Copy, character for character, the lines running from the one with "const pair = new THREE.Group();" to the one with "bpy.data.objects.remove(obj)", ends included. Leave out every other line.

____ Supplied information

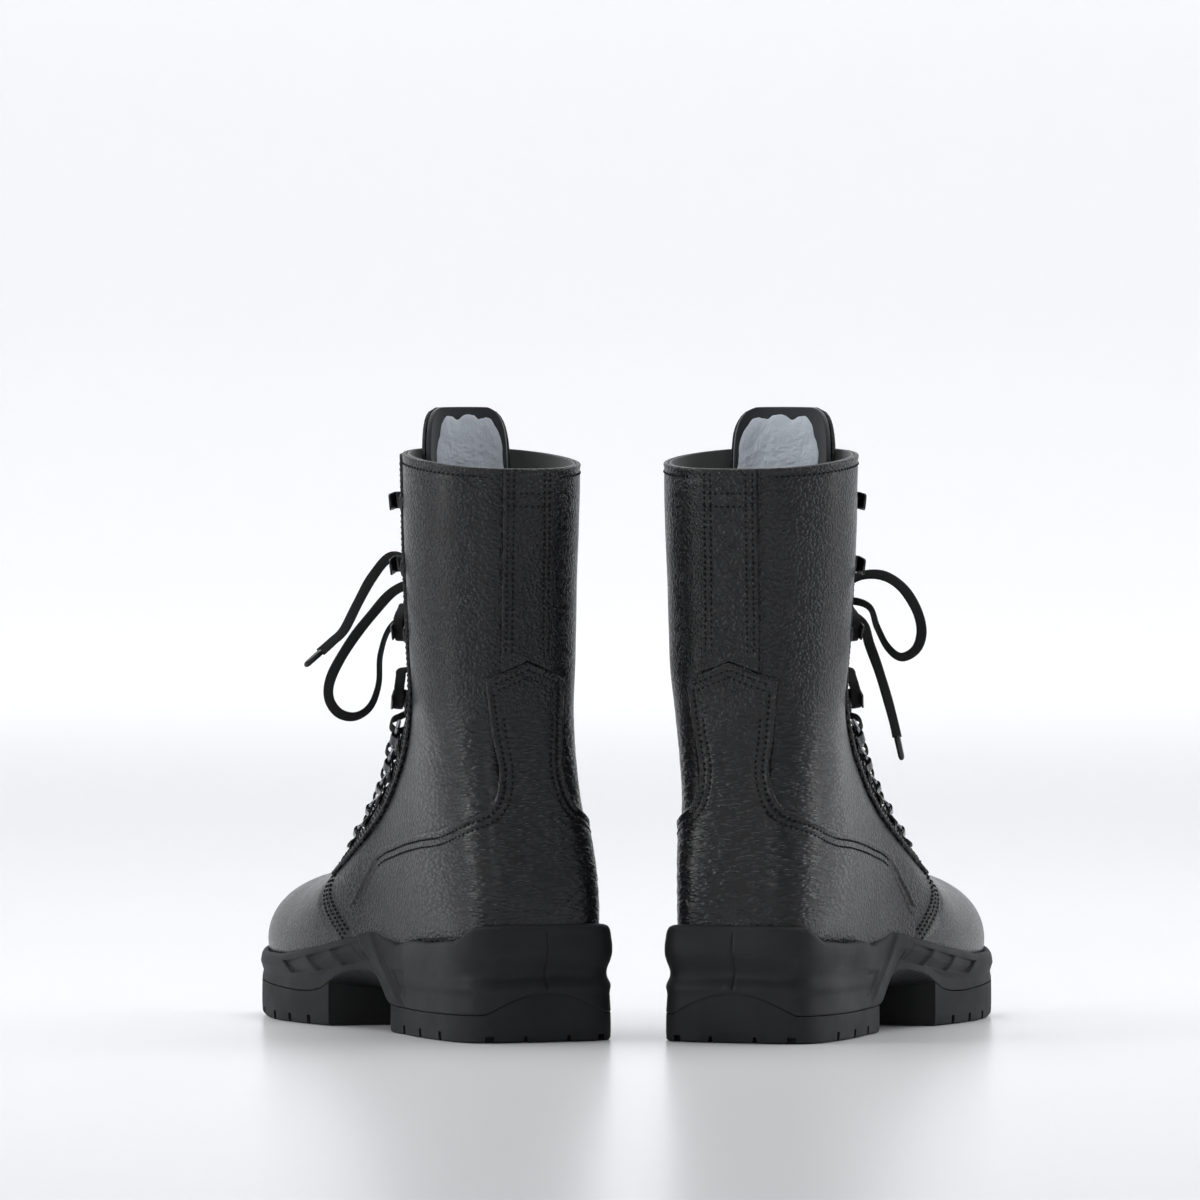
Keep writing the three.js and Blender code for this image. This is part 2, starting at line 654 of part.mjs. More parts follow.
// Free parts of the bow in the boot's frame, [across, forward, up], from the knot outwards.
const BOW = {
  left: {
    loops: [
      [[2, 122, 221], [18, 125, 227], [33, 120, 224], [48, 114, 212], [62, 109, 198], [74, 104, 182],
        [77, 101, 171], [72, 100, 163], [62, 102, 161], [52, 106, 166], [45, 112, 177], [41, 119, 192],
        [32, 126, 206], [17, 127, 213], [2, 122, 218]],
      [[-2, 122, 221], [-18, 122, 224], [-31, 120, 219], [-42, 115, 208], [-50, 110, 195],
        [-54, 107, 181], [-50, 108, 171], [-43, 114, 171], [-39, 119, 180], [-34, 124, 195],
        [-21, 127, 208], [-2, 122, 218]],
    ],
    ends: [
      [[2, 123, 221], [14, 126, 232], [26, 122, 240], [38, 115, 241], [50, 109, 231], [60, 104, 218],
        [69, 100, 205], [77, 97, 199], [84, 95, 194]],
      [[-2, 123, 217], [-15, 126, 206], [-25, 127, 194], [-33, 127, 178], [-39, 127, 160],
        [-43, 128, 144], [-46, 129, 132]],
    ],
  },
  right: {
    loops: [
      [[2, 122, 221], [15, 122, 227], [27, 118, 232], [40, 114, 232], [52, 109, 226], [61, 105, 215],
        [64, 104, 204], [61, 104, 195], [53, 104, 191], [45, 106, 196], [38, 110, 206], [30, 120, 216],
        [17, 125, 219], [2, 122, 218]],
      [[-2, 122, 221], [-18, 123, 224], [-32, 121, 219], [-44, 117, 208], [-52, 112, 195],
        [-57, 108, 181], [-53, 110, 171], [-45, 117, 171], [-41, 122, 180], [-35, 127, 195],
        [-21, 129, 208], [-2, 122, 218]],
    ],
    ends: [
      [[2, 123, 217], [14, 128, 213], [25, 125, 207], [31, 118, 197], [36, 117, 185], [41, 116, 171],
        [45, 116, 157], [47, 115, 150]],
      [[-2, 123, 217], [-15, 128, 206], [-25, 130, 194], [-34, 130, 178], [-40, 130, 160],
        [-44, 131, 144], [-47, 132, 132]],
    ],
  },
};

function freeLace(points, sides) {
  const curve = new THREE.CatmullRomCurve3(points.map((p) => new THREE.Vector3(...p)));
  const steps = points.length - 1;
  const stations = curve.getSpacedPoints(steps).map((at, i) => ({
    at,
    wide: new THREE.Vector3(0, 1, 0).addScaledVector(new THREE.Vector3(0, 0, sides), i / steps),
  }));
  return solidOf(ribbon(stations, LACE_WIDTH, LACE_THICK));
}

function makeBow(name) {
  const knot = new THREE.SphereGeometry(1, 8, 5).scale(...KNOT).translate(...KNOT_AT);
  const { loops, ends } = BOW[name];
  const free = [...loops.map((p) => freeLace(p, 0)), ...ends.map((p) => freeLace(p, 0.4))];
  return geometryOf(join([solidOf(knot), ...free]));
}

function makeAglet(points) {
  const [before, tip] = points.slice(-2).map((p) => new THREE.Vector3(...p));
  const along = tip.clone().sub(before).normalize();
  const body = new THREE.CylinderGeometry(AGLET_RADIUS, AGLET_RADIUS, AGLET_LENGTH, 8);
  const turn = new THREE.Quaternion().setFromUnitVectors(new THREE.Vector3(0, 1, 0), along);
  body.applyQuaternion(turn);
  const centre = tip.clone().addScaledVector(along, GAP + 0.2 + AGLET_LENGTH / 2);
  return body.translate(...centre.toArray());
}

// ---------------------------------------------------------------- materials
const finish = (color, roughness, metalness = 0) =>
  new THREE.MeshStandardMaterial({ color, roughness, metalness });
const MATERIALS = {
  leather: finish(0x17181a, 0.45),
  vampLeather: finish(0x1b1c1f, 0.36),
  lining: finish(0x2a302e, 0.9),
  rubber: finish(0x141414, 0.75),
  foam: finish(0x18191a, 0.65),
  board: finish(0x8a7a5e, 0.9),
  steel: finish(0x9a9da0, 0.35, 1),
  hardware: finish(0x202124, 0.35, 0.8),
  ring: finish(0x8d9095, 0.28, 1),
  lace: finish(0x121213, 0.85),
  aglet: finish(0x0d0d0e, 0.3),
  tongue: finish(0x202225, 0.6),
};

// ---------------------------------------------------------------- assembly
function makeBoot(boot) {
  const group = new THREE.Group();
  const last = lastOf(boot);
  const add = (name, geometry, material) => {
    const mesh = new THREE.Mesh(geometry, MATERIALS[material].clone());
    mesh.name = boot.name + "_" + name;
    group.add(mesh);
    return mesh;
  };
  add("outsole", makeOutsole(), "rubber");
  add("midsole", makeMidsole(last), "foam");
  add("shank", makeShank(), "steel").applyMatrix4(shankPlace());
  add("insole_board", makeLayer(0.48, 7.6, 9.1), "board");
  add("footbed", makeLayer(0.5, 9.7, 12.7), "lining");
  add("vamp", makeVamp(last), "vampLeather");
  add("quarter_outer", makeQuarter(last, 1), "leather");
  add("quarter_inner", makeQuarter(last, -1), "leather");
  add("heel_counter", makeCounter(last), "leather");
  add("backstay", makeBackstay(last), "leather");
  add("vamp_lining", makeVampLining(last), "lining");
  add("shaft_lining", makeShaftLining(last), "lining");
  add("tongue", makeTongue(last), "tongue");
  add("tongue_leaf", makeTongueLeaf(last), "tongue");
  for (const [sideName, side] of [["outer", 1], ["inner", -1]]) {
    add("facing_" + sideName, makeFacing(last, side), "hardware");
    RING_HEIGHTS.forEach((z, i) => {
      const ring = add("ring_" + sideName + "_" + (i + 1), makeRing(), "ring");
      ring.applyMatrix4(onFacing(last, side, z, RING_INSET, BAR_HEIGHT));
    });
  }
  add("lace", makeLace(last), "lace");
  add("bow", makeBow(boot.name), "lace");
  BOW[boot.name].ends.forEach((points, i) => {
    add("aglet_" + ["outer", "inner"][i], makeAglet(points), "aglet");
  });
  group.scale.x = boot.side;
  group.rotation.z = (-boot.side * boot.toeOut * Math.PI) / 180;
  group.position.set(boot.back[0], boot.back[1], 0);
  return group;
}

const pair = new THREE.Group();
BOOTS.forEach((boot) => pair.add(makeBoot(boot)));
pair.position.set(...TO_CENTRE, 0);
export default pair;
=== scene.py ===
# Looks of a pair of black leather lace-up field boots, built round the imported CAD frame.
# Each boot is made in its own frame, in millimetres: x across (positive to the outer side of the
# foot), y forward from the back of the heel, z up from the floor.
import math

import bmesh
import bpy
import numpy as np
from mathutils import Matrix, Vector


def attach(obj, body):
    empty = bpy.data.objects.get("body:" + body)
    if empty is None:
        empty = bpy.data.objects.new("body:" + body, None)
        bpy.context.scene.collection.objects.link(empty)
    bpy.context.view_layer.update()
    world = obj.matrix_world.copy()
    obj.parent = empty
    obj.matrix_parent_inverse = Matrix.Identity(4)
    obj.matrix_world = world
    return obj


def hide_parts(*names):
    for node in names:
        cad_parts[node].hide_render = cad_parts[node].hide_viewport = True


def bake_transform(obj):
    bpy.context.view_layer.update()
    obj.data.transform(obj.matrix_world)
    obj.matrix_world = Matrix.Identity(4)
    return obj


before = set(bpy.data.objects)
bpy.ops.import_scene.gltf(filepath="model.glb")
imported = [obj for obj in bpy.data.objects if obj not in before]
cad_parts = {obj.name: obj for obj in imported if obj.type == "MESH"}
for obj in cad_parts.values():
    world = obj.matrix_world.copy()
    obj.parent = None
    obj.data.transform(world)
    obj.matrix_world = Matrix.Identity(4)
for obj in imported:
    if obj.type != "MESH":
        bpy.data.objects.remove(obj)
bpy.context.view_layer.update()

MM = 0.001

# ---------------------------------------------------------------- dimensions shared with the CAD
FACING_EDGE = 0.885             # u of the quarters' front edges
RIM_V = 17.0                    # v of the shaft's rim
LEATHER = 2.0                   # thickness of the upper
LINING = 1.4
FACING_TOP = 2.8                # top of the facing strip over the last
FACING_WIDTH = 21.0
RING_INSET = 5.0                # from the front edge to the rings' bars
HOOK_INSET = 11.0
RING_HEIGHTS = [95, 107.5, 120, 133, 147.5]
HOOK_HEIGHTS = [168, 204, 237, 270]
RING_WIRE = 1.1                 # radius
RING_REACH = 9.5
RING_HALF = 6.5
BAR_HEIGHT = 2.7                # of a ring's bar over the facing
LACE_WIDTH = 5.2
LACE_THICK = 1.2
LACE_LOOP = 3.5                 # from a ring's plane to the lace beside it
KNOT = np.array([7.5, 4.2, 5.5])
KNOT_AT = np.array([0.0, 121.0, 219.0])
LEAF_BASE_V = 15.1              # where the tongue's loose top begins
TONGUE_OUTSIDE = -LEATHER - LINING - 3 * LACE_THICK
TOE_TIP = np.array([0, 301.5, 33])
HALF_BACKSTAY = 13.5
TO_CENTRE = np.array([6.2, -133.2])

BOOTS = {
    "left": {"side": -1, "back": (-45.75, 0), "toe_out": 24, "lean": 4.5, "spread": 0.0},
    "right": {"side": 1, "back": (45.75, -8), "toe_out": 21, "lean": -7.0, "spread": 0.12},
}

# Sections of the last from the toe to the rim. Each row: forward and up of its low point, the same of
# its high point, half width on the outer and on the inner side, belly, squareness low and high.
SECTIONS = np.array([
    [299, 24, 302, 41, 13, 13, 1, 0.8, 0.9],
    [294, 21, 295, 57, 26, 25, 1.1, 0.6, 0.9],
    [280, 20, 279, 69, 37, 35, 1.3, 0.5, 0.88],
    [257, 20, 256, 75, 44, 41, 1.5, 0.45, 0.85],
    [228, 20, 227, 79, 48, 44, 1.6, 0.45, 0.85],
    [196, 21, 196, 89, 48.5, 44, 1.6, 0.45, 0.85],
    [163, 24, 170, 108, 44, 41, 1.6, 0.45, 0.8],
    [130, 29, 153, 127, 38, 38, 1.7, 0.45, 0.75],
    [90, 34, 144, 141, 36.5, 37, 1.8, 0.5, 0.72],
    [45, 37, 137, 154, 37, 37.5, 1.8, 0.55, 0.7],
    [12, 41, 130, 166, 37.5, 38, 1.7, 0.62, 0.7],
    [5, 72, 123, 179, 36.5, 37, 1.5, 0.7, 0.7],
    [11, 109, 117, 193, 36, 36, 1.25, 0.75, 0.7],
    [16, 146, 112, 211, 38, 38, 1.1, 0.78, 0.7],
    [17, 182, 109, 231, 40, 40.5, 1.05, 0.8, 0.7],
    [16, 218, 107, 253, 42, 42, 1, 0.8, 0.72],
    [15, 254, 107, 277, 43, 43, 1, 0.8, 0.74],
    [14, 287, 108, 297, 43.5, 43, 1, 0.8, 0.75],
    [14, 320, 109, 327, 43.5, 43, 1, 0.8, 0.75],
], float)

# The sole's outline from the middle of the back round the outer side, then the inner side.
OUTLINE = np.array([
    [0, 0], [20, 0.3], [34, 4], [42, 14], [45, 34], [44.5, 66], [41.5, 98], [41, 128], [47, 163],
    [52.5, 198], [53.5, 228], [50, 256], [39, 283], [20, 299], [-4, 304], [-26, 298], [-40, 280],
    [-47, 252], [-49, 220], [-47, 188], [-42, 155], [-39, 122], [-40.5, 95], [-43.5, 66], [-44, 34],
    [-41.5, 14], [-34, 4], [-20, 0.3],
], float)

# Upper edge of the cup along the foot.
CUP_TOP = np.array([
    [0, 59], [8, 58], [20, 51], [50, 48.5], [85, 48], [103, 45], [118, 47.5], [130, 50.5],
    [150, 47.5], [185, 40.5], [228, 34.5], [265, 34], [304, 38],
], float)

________

Response
const pair = new THREE.Group();
BOOTS.forEach((boot) => pair.add(makeBoot(boot)));
pair.position.set(...TO_CENTRE, 0);
export default pair;
=== scene.py ===
# Looks of a pair of black leather lace-up field boots, built round the imported CAD frame.
# Each boot is made in its own frame, in millimetres: x across (positive to the outer side of the
# foot), y forward from the back of the heel, z up from the floor.
import math

import bmesh
import bpy
import numpy as np
from mathutils import Matrix, Vector


def attach(obj, body):
    empty = bpy.data.objects.get("body:" + body)
    if empty is None:
        empty = bpy.data.objects.new("body:" + body, None)
        bpy.context.scene.collection.objects.link(empty)
    bpy.context.view_layer.update()
    world = obj.matrix_world.copy()
    obj.parent = empty
    obj.matrix_parent_inverse = Matrix.Identity(4)
    obj.matrix_world = world
    return obj


def hide_parts(*names):
    for node in names:
        cad_parts[node].hide_render = cad_parts[node].hide_viewport = True


def bake_transform(obj):
    bpy.context.view_layer.update()
    obj.data.transform(obj.matrix_world)
    obj.matrix_world = Matrix.Identity(4)
    return obj


before = set(bpy.data.objects)
bpy.ops.import_scene.gltf(filepath="model.glb")
imported = [obj for obj in bpy.data.objects if obj not in before]
cad_parts = {obj.name: obj for obj in imported if obj.type == "MESH"}
for obj in cad_parts.values():
    world = obj.matrix_world.copy()
    obj.parent = None
    obj.data.transform(world)
    obj.matrix_world = Matrix.Identity(4)
for obj in imported:
    if obj.type != "MESH":
        bpy.data.objects.remove(obj)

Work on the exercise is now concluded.